サイモン・フレイザー、BBCニュース
ミャンマーの元指導者アウンサンスーチー氏(77)が22日、住宅での軟禁状態から、首都ネピドーにある刑務所の独居房へと移された。
ノーベル賞受賞者のアウンサンスーチー氏は昨年2月、同氏らが率いていた民選政権が軍事クーデターで転覆させられた際に、軍に拘束された。
この1年間は、ネピドーの非公表の場所で軟禁されていた。
同氏はこれまでの裁判で、合わせて禁錮11年の刑を言い渡されている。その罪状は、政治的動機から作り出されたものだとして多くの非難が出ている。同氏も否認している。
独居房での収監によって、アウンサンスーチー氏はますます外の世界から隔絶することになる。同氏は軍事政権下で15年間拘束され、世界的な民主主義の象徴となったが、ほぼすべての期間、自宅での軟禁だった。

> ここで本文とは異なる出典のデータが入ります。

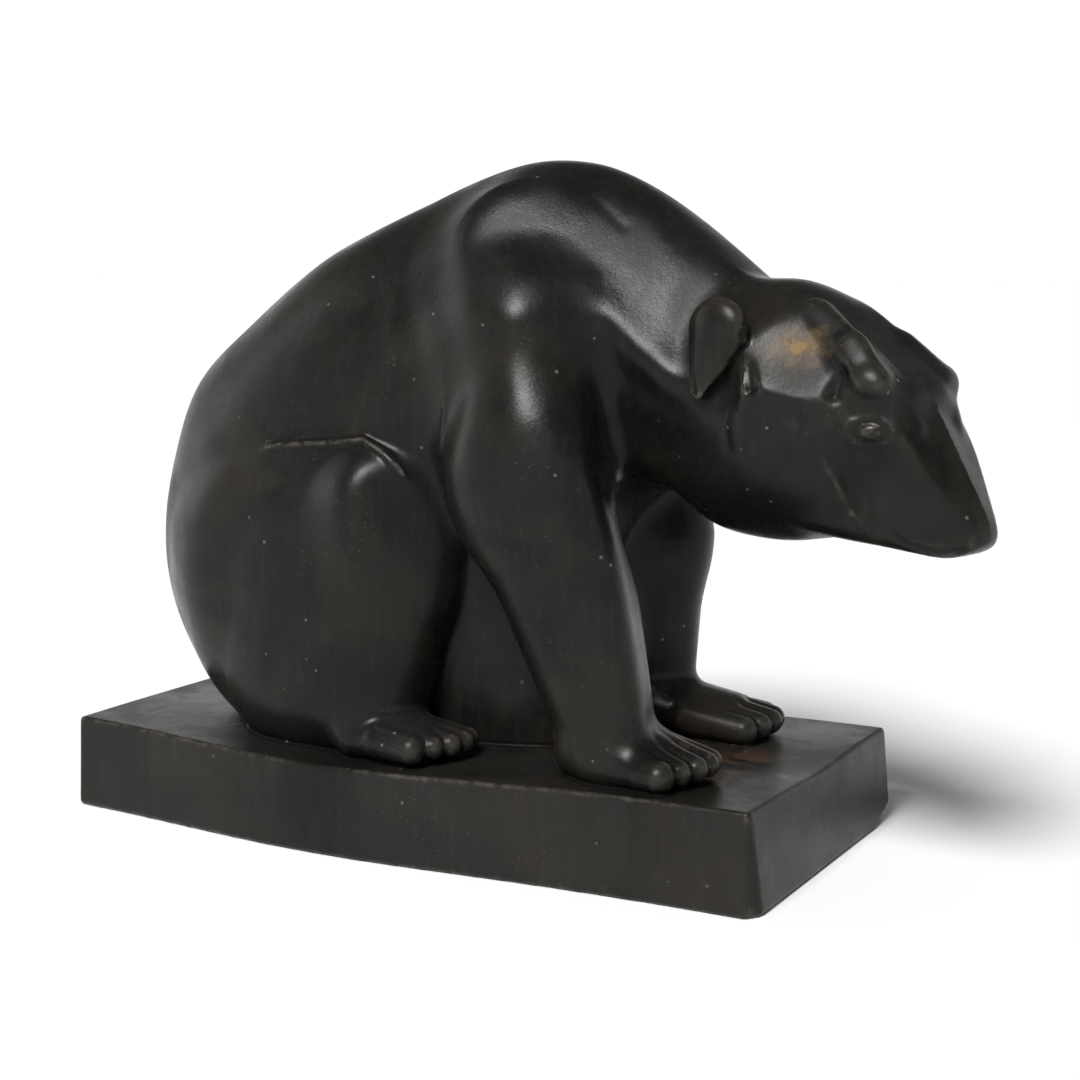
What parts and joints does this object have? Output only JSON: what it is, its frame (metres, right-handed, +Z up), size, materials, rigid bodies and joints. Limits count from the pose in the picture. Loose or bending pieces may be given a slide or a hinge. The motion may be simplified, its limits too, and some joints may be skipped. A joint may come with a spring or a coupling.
{
  "type": "polar bear figurine",
  "caption": "Table figurine of a seated polar bear with its head lowered, cast in one with an oblong plinth; stands on its flat underside.",
  "frame": {"origin": "middle of the plinth's flat underside", "axes": "+Z up; +X along the plinth towards the bear's head; the side shown in the picture is -Y"},
  "size_m": [0.2465, 0.106, 0.1745],
  "materials": {
    "dark_ceramic": "dark grey-black finish with a soft sheen over fired clay, worn through to ochre on the near temple, paler where handled"
  },
  "bodies": {
    "root": {"bear_on_plinth": "dark_ceramic"}
  },
  "joints": []
}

今後の裁判では、刑務所内に設置された特別法廷に出廷すると考えられている。同氏はミャンマー国内で、今も高い人気を得ている。
特別につくられた部屋に
司法筋がBBCビルマ語に話したところでは、アウンサンスーチー氏は22日に、刑務所内に特別に用意された部屋に移送された。同氏の仲間で、大統領の座を追われたウィンミン氏も、同じ刑務所で似たような独居房に収監されているという。
アウンサンスーチー氏の健康状態は良好で、女性刑務官3人が同氏を支援するという。
軍事政権は簡単な声明を発表。アウンサンスーチー氏が刑務所に移ったことを明らかにし、ミャンマー(ビルマとも呼ばれる)の刑法に沿った措置だとした。
人権団体は、これまでの秘密裁判をごまかしだと非難している。非公開の審理は一般市民やメディアに公開されず、アウンサンスーチー氏の弁護士はジャーナリストと話すことを禁じられている。
アウンサンスーチー氏が、いつまで独房に閉じ込められるかは不明。同氏は軍によるクーデターの後、公の場から姿が見られなくなった。
BBCのジョナサン・ヘッド記者は、アウンサンスーチー氏の軟禁場所は明らかにされていなかったが、親しい仲間数人と一緒だったことが知られていると伝えている。
AFP通信は、情報筋の話として、アウンサンスーチー氏のスタッフと飼い犬は、同氏と一緒に刑務所には行っていないと述べた。
アウンサンスーチー氏がこれまでに有罪判決を受けた罪状は、扇動、汚職、新型コロナウイルス関連の規則違反、電気通信法違反などだ。
今後も新たな裁判が続く予定で、軍はアウンサンスーチー氏を一生拘束するのが狙いだと非難されている。仮にすべての罪状で有罪となった場合、同氏は計190年以上の実刑判決を受けるとみられている。
人権団体ヒューマン・ライツ・ウォッチのフィル・ロバートソン・アジア局長代理は、「私たちが目にしているのは、ミャンマー暫定軍事政権がアウンサンスーチー氏に対し、かなり懲罰性を強めている動きだ」とAFP通信に話した。
「政権は明らかに、彼女と彼女の支持者を脅かそうとしている」
弾圧で約2000人死亡か
軍事クーデターは、アウンサンスーチー氏が率いていた国民民主連盟(NLD)が総選挙で地滑り的に勝利した数カ月後に発生した。
軍は不正投票があったと主張したが、独立した選挙監視団は、投票はほぼ自由で公正だったとした。
クーデターを受け、広い範囲で抗議デモが発生。軍は民主化運動家や活動家、ジャーナリストらを弾圧した。
アウンサンスーチー氏やNLDの多くのメンバーらを含め、1万4000人以上が拘束された。
ミャンマーの人権団体、政治犯支援協会によると、軍による弾圧で2000人近くが死亡した。
軍に対する反対運動は広く行われており、国内のいくつかの地域では武力紛争になっている。